Dunagin further stated that a week before trial he advised Crippen of his trial strategy not to call the chemist to testify. Crippen admitted at the Rule 37 hearing that the State contacted Dunagin the week before trial to advise that the chemist would not be at trial. But Crippen denied that Dunagin advised him (Crippen) at that time that he (Dunagin) did not plan to call the chemist.6 On this issue, the circuit court believed Dunagin, and the circuit court is in the best position to resolve any conflicts in testimony. Pardue v. State , 363 Ark. 567, 571, 215 S.W.3d 650, 655 (2005). The judge at a postconviction-relief hearing is not required to believe the testimony of any witness, particularly that of the accused. Id. , 215 S.W.3d at 655.

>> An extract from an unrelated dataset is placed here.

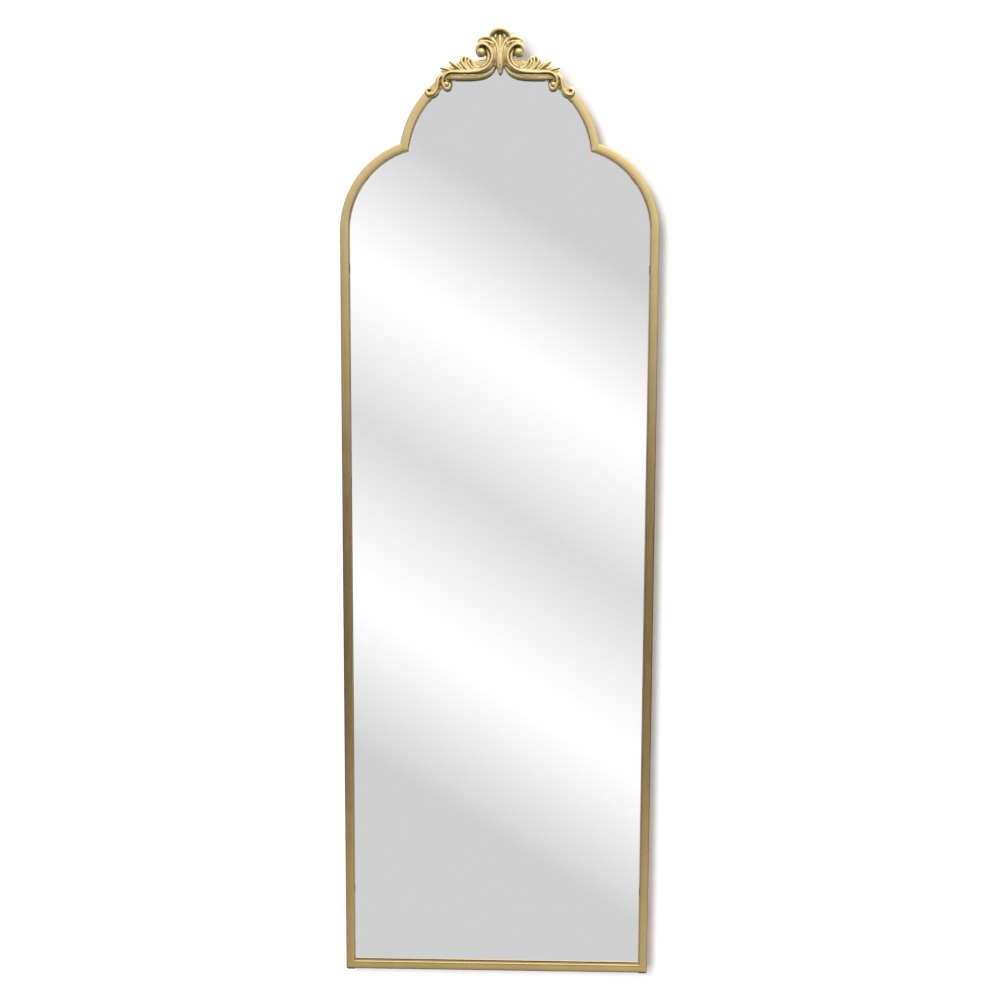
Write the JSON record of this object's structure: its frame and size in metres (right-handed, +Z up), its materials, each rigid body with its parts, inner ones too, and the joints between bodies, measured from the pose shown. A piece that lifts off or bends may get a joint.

Finally, Crippen has failed to demonstrate that he suffered prejudice from Dunagin's failure to call the chemist as a witness at trial. In other words, he has failed to show that the chemist's testimony would have changed the outcome of the trial. The chemist did not testify at the postconviction hearing,7 and Crippen did not proffer her testimony in any other form. Therefore, it is sheer speculation and conjecture to conclude that the chemist would have supported Crippen's evidence-tampering theory by testifying that the drugs found and described by Reese were not the same drugs she tested. A bare allegation that there are witnesses who could have been called in the petitioner's behalf will not support a claim of ineffective assistance of counsel. Nelson , 344 Ark. at 412, 39 S.W.3d at 795.

After a thorough review of the record, we hold that the circuit court's findings that Dunagin's decision not to call the chemist was a matter of trial strategy and not ineffective assistance of counsel are not clearly erroneous.

Affirmed.

Klappenbach and Whiteaker, JJ., agree.